Look at the New Zealand experience. The government owns the main radio and tv networks. Radio NZ is commercial-free. TVNZ is funded mainly by commercial ads. It is expected to deliver a profit and a dividend to Wellington. The result is frothy programming as if that is where the ratings money is. ABC programs like 7.30, Four Corners and The Drum are unknown there. TVNZ once had a nightly current affairs program of substance. It has been replaced by one described as ‘light and giggly’. It may explain why NZ’s new Minister of Broadcasting, Clare Curran, believes the ABC is a model worth emulating.

NZ’s experience could well be our future if the ABC is ever sold off. The very idea of fairness would be one of the prime casualties. Redneck provocateurs would be introduced because, as Murdoch’s Fox News has demonstrated, that’s where the money is. Inflammatory bias pays. Who knows, may be even Geoffrey Luck and the other critics might lament the good old ABC days of news and current affairs.
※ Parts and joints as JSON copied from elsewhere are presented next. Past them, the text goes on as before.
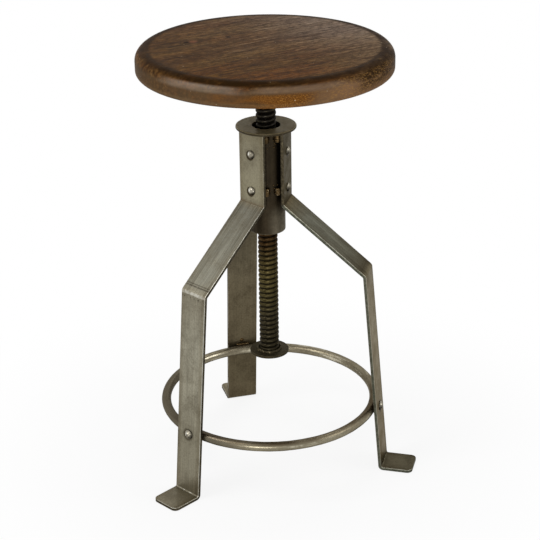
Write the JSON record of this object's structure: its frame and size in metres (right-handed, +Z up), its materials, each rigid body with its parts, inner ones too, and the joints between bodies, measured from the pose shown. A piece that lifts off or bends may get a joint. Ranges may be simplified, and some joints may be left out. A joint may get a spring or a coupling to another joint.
{
  "type": "bar stool",
  "caption": "Height-adjustable bar stool: a round wooden seat on a steel screw spindle, bent flat-bar steel legs riveted to a tube hub, and a round footrest ring.",
  "frame": {"origin": "on the floor, on the axis of the spindle", "axes": "+Z up along the spindle, +Y towards the back leg, +X to the right when the stool is seen from the front with the back leg behind"},
  "size_m": [0.3922, 0.3915, 0.623],
  "materials": {
    "seat_wood": "dark walnut brown, satin wax",
    "leg_steel": "warm grey bare steel, brushed and patinated",
    "ring_steel": "warm grey bare steel, worn bright and pitted",
    "flange_steel": "olive brown patinated steel",
    "tube_steel": "dark brown patinated steel, satin",
    "plate_steel": "dark patinated steel",
    "spindle_steel": "dark oiled steel with brown rust tones",
    "weld_steel": "rough brown weld metal",
    "fastener_steel": "bright worn steel"
  },
  "bodies": {
    "frame": {"hub_flange": "flange_steel", "hub_tube": "tube_steel", "spindle_nut": "tube_steel", "hub_welds": "weld_steel", "leg_front_left": "leg_steel", "leg_front_right": "leg_steel", "leg_back": "leg_steel", "hub_rivets_front_left": "fastener_steel", "hub_rivets_front_right": "fastener_steel", "hub_rivets_back": "fastener_steel", "footrest_ring": "ring_steel", "footrest_welds": "weld_steel", "footrest_rivet_front_left": "fastener_steel", "footrest_rivet_front_right": "fastener_steel", "footrest_rivet_back": "fastener_steel"},
    "stop_disc": {"end_disc": "spindle_steel"},
    "seat_and_spindle": {"spindle": "spindle_steel", "seat_plate": "plate_steel", "seat_screws": "fastener_steel", "seat": "seat_wood"}
  },
  "joints": [
    {"name": "seat_height", "type": "slide", "parent": "frame", "child": "stop_disc", "axis": [0, 0, 1], "range_m": [-0.0617, 0.1813]},
    {"name": "seat_turn", "type": "hinge", "parent": "stop_disc", "child": "seat_and_spindle", "pos_m": [0, 0, 0.4], "axis": [0, 0, 1], "range_deg": [-3060, 9000]}
  ],
  "couplings": [
    {"joint": "seat_height", "follows": "seat_turn", "m_per_rad": 0.0011539}
  ]
}
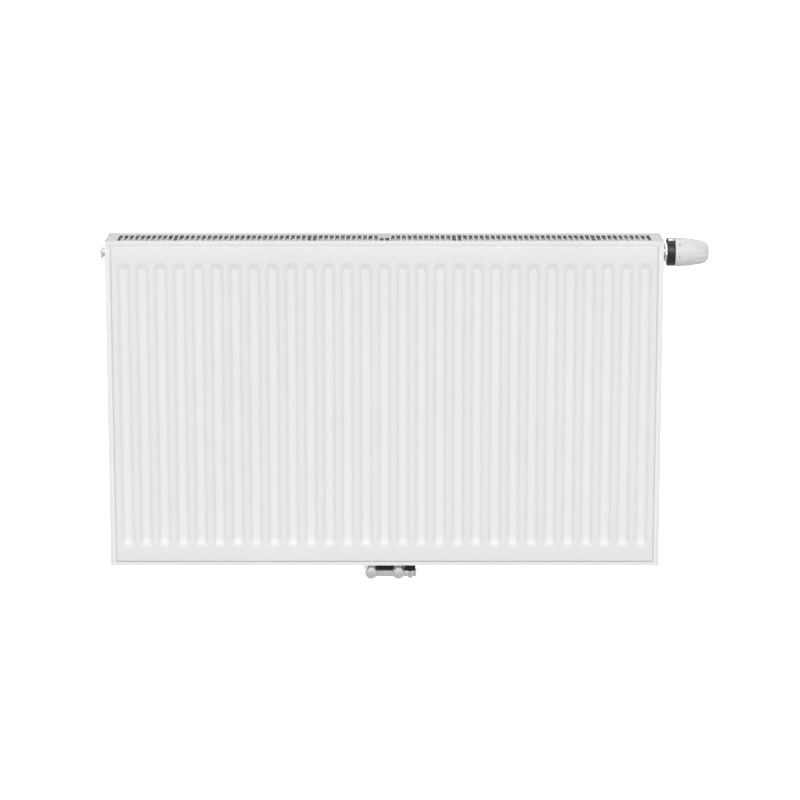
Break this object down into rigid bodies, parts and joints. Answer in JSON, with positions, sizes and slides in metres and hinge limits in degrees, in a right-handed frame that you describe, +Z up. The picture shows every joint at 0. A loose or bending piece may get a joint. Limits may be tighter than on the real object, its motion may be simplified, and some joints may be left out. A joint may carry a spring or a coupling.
{
  "type": "panel radiator with thermostatic valve",
  "caption": "Flat steel panel radiator with grooved front, slotted top grille, thermostat head at the top right and a two-pipe connection block underneath.",
  "frame": {"origin": "midway between the two pipe outlets, on their end plane at the back of the connection block", "axes": "+X to the thermostat head's side along the radiator, +Y to the wall, +Z up"},
  "size_m": [1.0974, 0.114, 0.6382],
  "materials": {
    "enamel_white": "white baked enamel, semi-gloss",
    "cover_enamel": "white powder coat, semi-gloss",
    "convector_coat": "white dip primer, satin",
    "badge_plastic": "white moulded plastic, blank",
    "wheel_plastic": "white moulded plastic, satin gloss",
    "black_plastic": "black moulded plastic",
    "nickel": "nickel plate on brass, satin",
    "brass": "turned brass",
    "stainless": "turned stainless steel",
    "spring_steel": "drawn spring wire and strip",
    "seal_rubber": "black rubber"
  },
  "bodies": {
    "radiator": {"front_outer_sheet": "enamel_white", "front_inner_sheet": "enamel_white", "rear_inner_sheet": "enamel_white", "rear_outer_sheet": "enamel_white", "front_convector": "convector_coat", "rear_convector": "convector_coat", "side_cover_left": "cover_enamel", "side_cover_right": "cover_enamel", "hanging_lugs": "enamel_white", "tee_top_left": "enamel_white", "tee_bottom_left": "enamel_white", "tee_bottom_right": "enamel_white", "blind_plugs": "nickel", "valve_body": "enamel_white", "valve_insert": "brass", "insert_gland": "brass", "pin_seal": "seal_rubber", "head_union_nut": "nickel", "head_base": "black_plastic", "vent_plug": "nickel", "vent_gasket": "seal_rubber", "return_manifold": "enamel_white", "flow_stub": "enamel_white", "flow_pipe": "enamel_white", "connector_body": "nickel", "union_nuts": "nickel", "union_seals": "seal_rubber", "shutoff_glands": "nickel", "shutoff_seals": "seal_rubber", "shutoff_caps": "nickel", "drain_screw": "nickel", "spacing_clip": "black_plastic"},
    "grille": {"top_grille": "cover_enamel", "grille_badge": "badge_plastic", "grille_clips": "spring_steel"},
    "handwheel": {"handwheel": "wheel_plastic", "wheel_cap": "wheel_plastic", "limiter_pins": "stainless"},
    "valve_stem": {"valve_pin": "stainless", "valve_cone": "seal_rubber", "valve_spring": "spring_steel", "push_rod": "wheel_plastic", "sensor_capsule": "brass", "overtravel_spring": "spring_steel", "adjusting_nut": "wheel_plastic"},
    "presetting_ring": {"presetting_ring": "wheel_plastic"},
    "vent_screw": {"vent_screw": "brass"},
    "vent_nozzle": {"vent_nozzle": "wheel_plastic"},
    "left_shutoff": {"left_shutoff_plug": "brass"},
    "right_shutoff": {"right_shutoff_plug": "brass"},
    "drain_valve": {"drain_knob": "black_plastic", "drain_spindle": "brass"}
  },
  "joints": [
    {"name": "grille_lift", "type": "slide", "parent": "radiator", "child": "grille", "axis": [0, 0, 1], "range_m": [0, 0.08]},
    {"name": "handwheel_turn", "type": "hinge", "parent": "radiator", "child": "handwheel", "pos_m": [0.53, -0.038, 0.5966], "axis": [1, 0, 0], "range_deg": [-145, 145]},
    {"name": "stem_travel", "type": "slide", "parent": "radiator", "child": "valve_stem", "axis": [1, 0, 0], "range_m": [-0.0011, 0.0011]},
    {"name": "presetting_turn", "type": "hinge", "parent": "radiator", "child": "presetting_ring", "pos_m": [0.513, -0.038, 0.5966], "axis": [1, 0, 0], "range_deg": [-150, 150]},
    {"name": "vent_screw_turn", "type": "hinge", "parent": "radiator", "child": "vent_screw", "pos_m": [-0.505, -0.038, 0.5966], "axis": [-1, 0, 0], "range_deg": [0, 270]},
    {"name": "vent_nozzle_swivel", "type": "hinge", "parent": "radiator", "child": "vent_nozzle", "pos_m": [-0.509, -0.038, 0.5966], "axis": [1, 0, 0], "continuous": true},
    {"name": "left_shutoff_turn", "type": "hinge", "parent": "radiator", "child": "left_shutoff", "pos_m": [-0.025, -0.038, 0], "axis": [0, 1, 0], "range_deg": [0, 90]},
    {"name": "right_shutoff_turn", "type": "hinge", "parent": "radiator", "child": "right_shutoff", "pos_m": [0.025, -0.038, 0], "axis": [0, 1, 0], "range_deg": [0, 90]},
    {"name": "drain_turn", "type": "hinge", "parent": "radiator", "child": "drain_valve", "pos_m": [0.0465, -0.038, 0], "axis": [0, 0, 1], "range_deg": [0, 270]}
  ],
  "couplings": [
    {"joint": "stem_travel", "follows": "handwheel_turn", "m_per_rad": 0.000434}
  ]
}
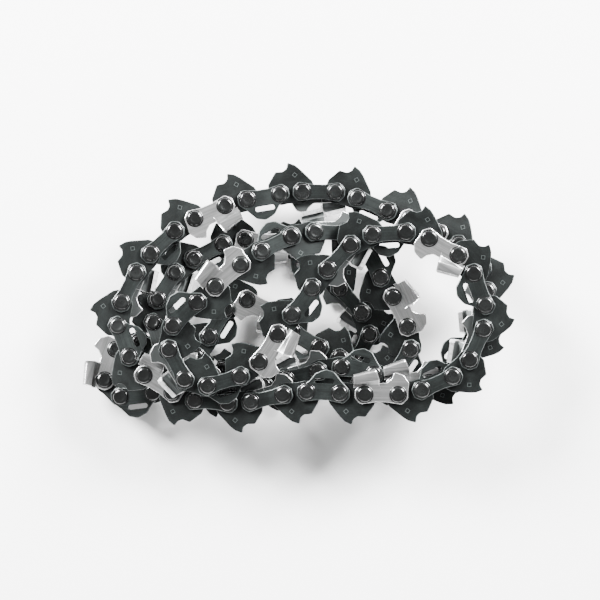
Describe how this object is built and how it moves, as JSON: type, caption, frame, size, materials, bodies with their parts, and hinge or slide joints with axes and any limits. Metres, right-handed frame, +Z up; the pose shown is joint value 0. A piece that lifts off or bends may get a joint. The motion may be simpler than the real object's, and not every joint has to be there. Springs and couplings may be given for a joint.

FOOTNOTE. In my time at the ABC news department I never heard the slightest suggestion of straying from the editorial straight and narrow in assigning stories. Balanced reporting was the order of the day. Occasionally a completed story was killed because it was lopsided or incorrect. Complaints about Israel reporting were numerous in foreign news. Most were unfounded, but some were justified and the ABC owned up to that.

John Tulloh had a 40-year career in foreign news, including 19 in senior roles at the ABC.

*See Patricia Edgar blog posted July 6.